И как дополнение к этим распоряжениям он установил, что выборы будут проходить не осенью, а в июле: таким образом, в трудном случае всегда останется достаточно времени между официально предусмотренной датой и концом года, с тем, чтобы не сожалеть больше о вакациях власти. Установление пятимесячного интервала между выборами и вступлением в должность означало то, что в каждом частном случае давалось время для возбуждения юридической процедуры, необходимой при слишком явной электоральной коррупции, — эндемическом зле римских выборов (которое должно было усилиться со временем).

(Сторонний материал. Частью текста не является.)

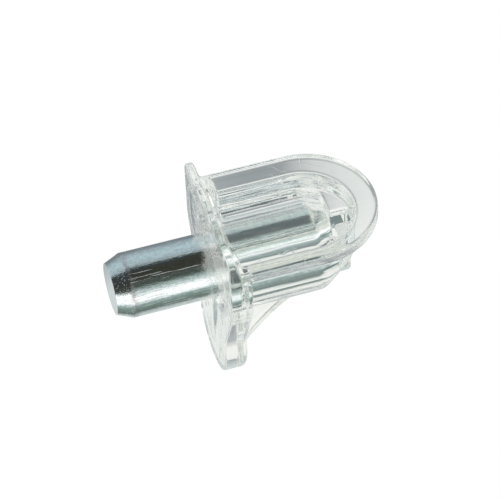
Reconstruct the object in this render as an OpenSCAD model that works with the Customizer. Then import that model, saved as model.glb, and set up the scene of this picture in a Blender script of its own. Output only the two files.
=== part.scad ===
// Shelf support: a clear moulded seat with a pressed-in steel pin for a 5 mm system hole.
// Frame: +X runs along the pin from the cabinet face to the seat's tip, +Z up, origin on the pin's axis at the cabinet face.

/* [Steel pin] */
// Diameter of the steel pin
pin_d = 5; // [4:0.1:5.6]
// Length of the pin that stands out of the cabinet face
pin_out = 7.7; // [5:0.1:12]
// Length of the pin that is held inside the support
pin_in = 9.2; // [7:0.1:9.6]
// Length of the lead-in cone at each end of the pin
lead_len = 1.2; // [0.4:0.1:2]
// How far the lead-in cone drops below the pin's surface
lead_drop = 0.5; // [0.2:0.1:1.2]
// Rounding between the pin's side and its lead-in cones
lead_r = 0.4; // [0.1:0.1:1]
// Gap all round between the held end of the pin and its seat in the plastic
pin_gap = 0.01; // [0.005:0.005:0.05]
// Moulding draft of the bore: how far its radius narrows over the held length, and the pin's held end with it
bore_draft = 0.04; // [0.02:0.01:0.1]

/* [Shelf seat] */
// Width of the seat that the shelf lies on
seat_w = 10.9; // [9.6:0.1:11.4]
// Distance from the cabinet face to the round tip of the seat
seat_len = 13.15; // [12.6:0.05:18]
// Thickness of the seat
seat_t = 1.15; // [0.8:0.05:1.35]
// Height of the seat's top above the pin's axis
seat_z = 4; // [3.9:0.1:6]
// Rounding of the seat's rim
rim_r = 0.3; // [0.1:0.05:0.38]

/* [Flange] */
// Width of the flange behind the seat
flange_w = 11.7; // [11.3:0.1:16]
// Thickness of the flange
flange_t = 1.85; // [1.4:0.05:2.4]
// Drop from the pin's axis to the shoulder where the flange narrows
shoulder_drop = 0.1; // [0:0.1:2]
// Drop from the pin's axis to the waist where the tongue starts
waist_drop = 5.4; // [4.5:0.1:6.2]
// Width of the tongue below the waist
tongue_w = 7; // [5:0.1:8]
// Drop from the pin's axis to the lowest point of the tongue
tongue_drop = 10.6; // [10.4:0.1:16]
// Rounding of the flange's back edge
back_r = 0.5; // [0.2:0.05:0.7]

/* [Stop lip] */
// Height of the stop lip above the seat
lip_h = 1.7; // [1.1:0.1:3]
// Thickness of the stop lip at its top
lip_t = 0.55; // [0.3:0.05:0.9]
// Thickness of the stop lip at its foot on the seat
lip_foot = 1; // [0.9:0.05:1.3]
// Rounding of the lip's two upper corners
lip_r = 0.9; // [0.4:0.1:2]

/* [Pin housing] */
// Wall of plastic round the pin
boss_wall = 1.4; // [0.9:0.05:1.5]
// Distance from the cabinet face to the end of the round housing
boss_len = 8.2; // [6:0.1:8.8]
// Length of the housing's tapered nose
nose_len = 1.5; // [1.2:0.1:2]
// How far the nose narrows on the radius
nose_drop = 1; // [0.3:0.1:1.1]
// Distance from the cabinet face to the tip of the solid under the seat
core_len = 11.4; // [11.2:0.1:12]
// Drop from the pin's axis to the underside of the solid under the seat
core_drop = 0.4; // [0:0.1:1]
// Fillet between the solid and the underside of the seat
core_fillet = 0.35; // [0.1:0.05:0.5]

/* [Rib] */
// Thickness of the stiffening rib on the centre line
rib_t = 1.2; // [0.8:0.1:2]
// Distance from the cabinet face to the end of the rib
rib_len = 11.1; // [10.2:0.1:11.2]
// Drop from the pin's axis to the rib's lower edge at its end
rib_end_drop = 3.85; // [3:0.05:5]
// Drop from the pin's axis to the rib's foot on the flange
rib_foot_drop = 10; // [7.5:0.1:10.2]
// How strongly the rib's lower edge curves; 1 is straight
rib_sweep = 2.2; // [1:0.1:3]

/* [Hidden] */
$fn = 64;
pin_r = pin_d / 2;
held_r = pin_r - pin_gap;
boss_r = pin_r + boss_wall;
bore_len = pin_in + pin_gap;
seat_half = seat_w / 2;
seat_cx = seat_len - seat_half;
seat_under = seat_z - seat_t;
core_cx = core_len - boss_r;
lip_top = seat_z + lip_h;
pad_top = seat_under + seat_t / 3;
lip_slack = 1;
flange_half = flange_w / 2;
tongue_half = tongue_w / 2;
arc_n = 8;
small_r = 1.5;
clear = "#e3e9e6";
zinc = "#c3cbd0";

function unit(v) = v / norm(v);
// Arc that rounds the corner b between a and c with radius r
function corner(a, b, c, r, steps = arc_n) =
    let (u = unit(a - b), v = unit(c - b), half = acos(u * v) / 2,
         m = b + unit(u + v) * r / sin(half),
         p = b + u * r / tan(half), q = b + v * r / tan(half),
         a0 = atan2(p.y - m.y, p.x - m.x), a1 = atan2(q.y - m.y, q.x - m.x),
         sweep = ((a1 - a0 + 540) % 360) - 180)
    [for (i = [0:steps]) m + r * [cos(a0 + sweep * i / steps), sin(a0 + sweep * i / steps)]];
// Closed outline through the points k = [y, z, radius], every corner rounded
function rounded(k) = let (n = len(k))
    [for (i = [0:n - 1]) each corner([k[(i + n - 1) % n].x, k[(i + n - 1) % n].y],
        [k[i].x, k[i].y], [k[(i + 1) % n].x, k[(i + 1) % n].y], k[i].z, k[i].z < small_r ? arc_n / 2 : arc_n)];
// Shield outline of the flange, up to the height top
function shield(top) = rounded([
    [flange_half, top, lip_r], [-flange_half, top, lip_r],
    [-flange_half, -shoulder_drop, 3], [-tongue_half, -waist_drop, 1],
    [-tongue_half, -tongue_drop, tongue_half * 0.97], [tongue_half, -tongue_drop, tongue_half * 0.97],
    [tongue_half, -waist_drop, 1], [flange_half, -shoulder_drop, 3]]);
// The outline k moved inwards by d
function inset(k, d) = let (n = len(k)) [for (i = [0:n - 1])
    let (t = unit(k[(i + 1) % n] - k[(i + n - 1) % n])) k[i] + d * [-t.y, t.x]];

// Stands a drawing of width and height up across the X axis and pulls it along X
module along_x(length) rotate([90, 0, 90]) linear_extrude(length) children();

// Sweeps a half profile along both straight sides from x0 to cx and round the tip
module round_tip(x0, cx) {
    translate([x0, 0, 0]) along_x(cx - x0) { children(); mirror([1, 0]) children(); }
    translate([cx, 0, 0]) rotate([0, 0, -90]) rotate_extrude(angle = 180) children();
}

module seat() round_tip(lip_t / 2, seat_cx) {
    translate([0, seat_under]) square([seat_half - rim_r, seat_t]);
    translate([0, seat_under + rim_r]) square([seat_half, seat_t - 2 * rim_r]);
    for (z = [seat_under + rim_r, seat_z - rim_r]) translate([seat_half - rim_r, z]) circle(rim_r);
}

// Solid between the seat and the pin, with a fillet under the seat
module core() round_tip(lip_t / 2, core_cx) {
    translate([0, -core_drop]) square([boss_r, seat_under + core_drop + seat_t / 2]);
    difference() {
        translate([boss_r - 0.1, seat_under - core_fillet])
            square([core_fillet + 0.1, core_fillet + seat_t / 2]);
        translate([boss_r + core_fillet, seat_under - core_fillet]) circle(core_fillet);
    }
}

// Round housing of the pin with its tapered nose
module boss() rotate([0, 90, 0]) {
    cylinder(h = boss_len, r = boss_r);
    translate([0, 0, boss_len]) cylinder(h = nose_len, r1 = boss_r, r2 = boss_r - nose_drop);
}

// Sheet with the full outline, which stands above the seat as the stop lip and thins towards its top
module lip() intersection() {
    along_x(lip_foot) polygon(shield(lip_top));
    rotate([90, 0, 0]) linear_extrude(flange_w + 2 * lip_slack, center = true) polygon([
        [-lip_slack, -tongue_drop - lip_slack], [lip_foot + lip_slack, -tongue_drop - lip_slack],
        [lip_foot + lip_slack, seat_z], [lip_foot, seat_z],
        [lip_t, lip_top], [lip_t, lip_top + lip_slack], [-lip_slack, lip_top + lip_slack]]);
}

// Thick flange behind the sheet, with its back edge rounded
module flange() {
    base = shield(pad_top);
    n = len(base);
    steps = 6;
    rings = concat([[lip_foot / 2, 0]], [for (i = [0:steps])
        [flange_t - back_r + back_r * sin(90 * i / steps), back_r * (1 - cos(90 * i / steps))]]);
    pts = [for (g = rings) each [for (p = inset(base, g.y)) [g.x, p.x, p.y]]];
    m = len(rings);
    polyhedron(points = pts, faces = concat(
        [[for (i = [0:n - 1]) i]],
        [[for (i = [0:n - 1]) (m - 1) * n + n - 1 - i]],
        [for (j = [0:m - 2], i = [0:n - 1])
            [j * n + i, (j + 1) * n + i, (j + 1) * n + (i + 1) % n, j * n + (i + 1) % n]]));
}

// Rib on the centre line; its lower edge is steep at the flange and levels out towards the end
module rib() {
    n = 20;
    rotate([90, 0, 0]) linear_extrude(rib_t, center = true) polygon(concat(
        [[rib_len, seat_under + seat_t / 2], [lip_t / 2, seat_under + seat_t / 2], [lip_t / 2, -rib_foot_drop]],
        [for (i = [0:n]) let (u = i / n)
            [flange_t + (rib_len - flange_t) * u,
             -rib_end_drop - (rib_foot_drop - rib_end_drop) * pow(1 - u, rib_sweep)]]));
}

module support_body() color(clear, 0.5) difference() {
    union() { lip(); flange(); seat(); core(); boss(); rib(); }
    rotate([0, 90, 0]) rotate_extrude() polygon([
        [0, -1], [pin_r, -1], [pin_r, 0], [pin_r - bore_draft, bore_len - lead_len],
        [pin_r - bore_draft - lead_drop, bore_len], [0, bore_len]]);
}

// Steel pin with a lead-in cone at each end; the held end is smaller by the gap and follows the bore
module steel_pin() {
    tip = [pin_r - lead_drop, -pin_out];
    shoulder = [pin_r, lead_len - pin_out];
    end = [held_r - bore_draft - lead_drop, pin_in];
    neck = [held_r - bore_draft, pin_in - lead_len];
    color(zinc) rotate([0, 90, 0]) rotate_extrude() polygon(concat(
        [[0, -pin_out], tip], corner(tip, shoulder, [pin_r, 0], lead_r, 4), [[pin_r, 0], [held_r, 0]],
        corner([held_r, 0], neck, end, lead_r, 4), [end, [0, pin_in]]));
}

support_body();
steel_pin();
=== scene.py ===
"""Shelf support pin: a clear moulded seat with a pressed-in zinc-plated steel pin.

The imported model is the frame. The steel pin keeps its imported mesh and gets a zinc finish. The clear body is
moulded again from the same sizes with the small fillets and rounded edges that clear plastic shows, and takes
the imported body's place. Sizes of the body are in millimetres, everything placed in the scene is in metres, in
the frame of the model: X along the pin, Z up.
"""

import logging
import math
from dataclasses import dataclass, field
from enum import Enum
from itertools import product

import bpy
import numpy as np
from mathutils import Matrix, Vector

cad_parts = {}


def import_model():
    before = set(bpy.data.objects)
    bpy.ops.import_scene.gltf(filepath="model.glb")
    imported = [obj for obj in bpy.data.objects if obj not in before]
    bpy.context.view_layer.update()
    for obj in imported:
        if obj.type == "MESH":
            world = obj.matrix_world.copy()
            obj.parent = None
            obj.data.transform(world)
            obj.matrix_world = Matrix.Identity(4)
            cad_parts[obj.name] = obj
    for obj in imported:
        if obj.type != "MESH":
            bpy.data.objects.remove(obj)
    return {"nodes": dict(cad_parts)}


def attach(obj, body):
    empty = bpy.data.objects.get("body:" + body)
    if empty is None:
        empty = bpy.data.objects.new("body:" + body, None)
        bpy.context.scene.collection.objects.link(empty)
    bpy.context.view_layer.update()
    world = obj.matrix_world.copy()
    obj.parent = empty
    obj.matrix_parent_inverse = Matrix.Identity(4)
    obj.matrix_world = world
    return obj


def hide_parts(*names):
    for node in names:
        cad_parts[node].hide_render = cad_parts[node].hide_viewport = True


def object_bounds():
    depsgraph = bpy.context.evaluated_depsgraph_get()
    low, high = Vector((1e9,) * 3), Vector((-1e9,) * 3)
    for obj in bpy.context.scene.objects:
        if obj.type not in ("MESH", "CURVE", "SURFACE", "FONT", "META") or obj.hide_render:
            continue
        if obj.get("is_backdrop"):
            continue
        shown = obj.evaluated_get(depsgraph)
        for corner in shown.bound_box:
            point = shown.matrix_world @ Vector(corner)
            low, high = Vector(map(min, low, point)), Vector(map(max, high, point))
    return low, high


LOG = logging.getLogger("shelf_support")
MM = 0.001
DEGREE = math.radians(1.0)
Array = np.ndarray
Span = tuple[float, float]
Triple = tuple[float, float, float]
Colour = tuple[float, float, float]
Stops = tuple[tuple[float, Colour], ...]
Socket = bpy.types.NodeSocket
Inputs = dict[int | str, object]
ALL_BOUNCES = 24
CLEAR_BOUNCES = 20
LOW_BANDS: Stops = (
    (-180.0, (0.42, 0.50, 0.53)),
    (-130.0, (0.80, 0.83, 0.84)),
    (-88.0, (0.66, 0.70, 0.69)),
    (-72.0, (0.24, 0.28, 0.26)),
    (-45.0, (0.30, 0.38, 0.35)),
)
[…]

Трагический инцидент показал римлянам степень важности, которую Сулла придавал этой реформе: когда в июле этого года были организованы выборы консулов, Квинт Лукреций Офелла, перебежчик из партии Мария, который был приставлен к осаде Пренесте, взял себе в голову стать кандидатом, хотя он и не исполнял никаких предварительных обязанностей. Он рассчитывал на популярность, полученную в результате его отношения в прошедшем ноябре: что произошло, если бы он послушал дезертиров сражения у Коллинских ворот и таким образом освободил Мария и его людей? Не благодаря ли в том числе и ему одержана победа? Сулла попытался отговорить его идти этим путем, но напрасно: Офелла продолжал вести кампанию. Тогда диктатор, находившийся в этот момент в своем трибунале на Форуме и ведущий собрание (на подиуме храма Кастора), отдал приказ схватить его и казнить на месте. Потом он оправдал это решение, представив его как четкое следование конституционному закону, только что утвержденному комициями. Приведенный пример был, без сомнения, ему выгоден: приказав казнить этого перебежчика низкого положения от имени своей власти без обжалования, Сулла не должен был произвести плохого впечатления ни на своих сторонников, с неодобрением смотревших на то, что ему доверили операции под Пренесте, ни тем более на других граждан, видевших в Офелле только ренегата, более наглого, чем другие. Во всяком случае урок был ясен: утвержден закон, санкцией которого была смерть. Сулланский закон ввел совершенно примечательные новшества но поводу самих магистратур, особенно в отношении трибуната плебса.
Впредь трибуны
должны были свои предложения законов
подвергнуть предварительной
Что касается квесторов и преторов, их число было увеличено соответственно на 20 (вместо 12) и на 8 (вместо 6). Это повышение числа ежегодных обладателей этих магистратур (а также их административного персонала) отвечало одной необходимости: с одной стороны, значительно увеличилось число граждан, и с другой — управление провинциями требовало дополнительных магистратов. Так как больше не стоял вопрос об управлении десятью провинциями действующими магистратами (уже очень загруженными), Сулла организовал и узаконил систему, которая с грехом пополам была введена в действие, но функционировала нерегулярно: два консула и восемь преторов (городской претор, перегрин — оба на должностях гражданского правосудия — и шесть ведущих постоянные заседания правосудия) больше не занимались провинциями. Теперь провинции доверены магистратам предыдущего года, которым придавался титул проконсулов; наиболее мирные провинции отдавались под управление бывшим преторам, наиболее мятежные — бывшим консулам. В политическом плане это распоряжение предоставляло сенату полную власть над провинциальной администрацией в той мере, в какой он был ответствен за распределение; во всяком случае, теоретически оно регуляризовало преемственность губернаторов. Из этого же положения исходило повышение числа сенаторов до 600: так как в течение зимы 83 — 82 годов Сулла был занят переговорами с консулом Луцием Сципионом, с различными италийскими сообществами, он не затронул интеграции новых граждан в избирательные единства в соответствии со схемой, которую установил Цинна (она состояла в создании 35 триб новых граждан, четко соответствующих — и с теми же названиями — 35 традиционным трибам) и даже провел их запись. Этому значительному увеличению гражданского населения должно было, естественно, соответствовать расширение сената. Итак, для этого удвоения численного состава диктатор применил старую процедуру, которая требовала участия всего римского народа. В каждой из 35 триб выбирали девять лиц, обладавших по меньшей мере цензом всадника, чтобы подвергнуть их кандидатуры народной апробации. Среди этих 315 вновь избранных сенаторов фигурировали выходцы из аристократических и финансовых кругов италийских городов, что было способом ускорить интеграцию Италии в римский город.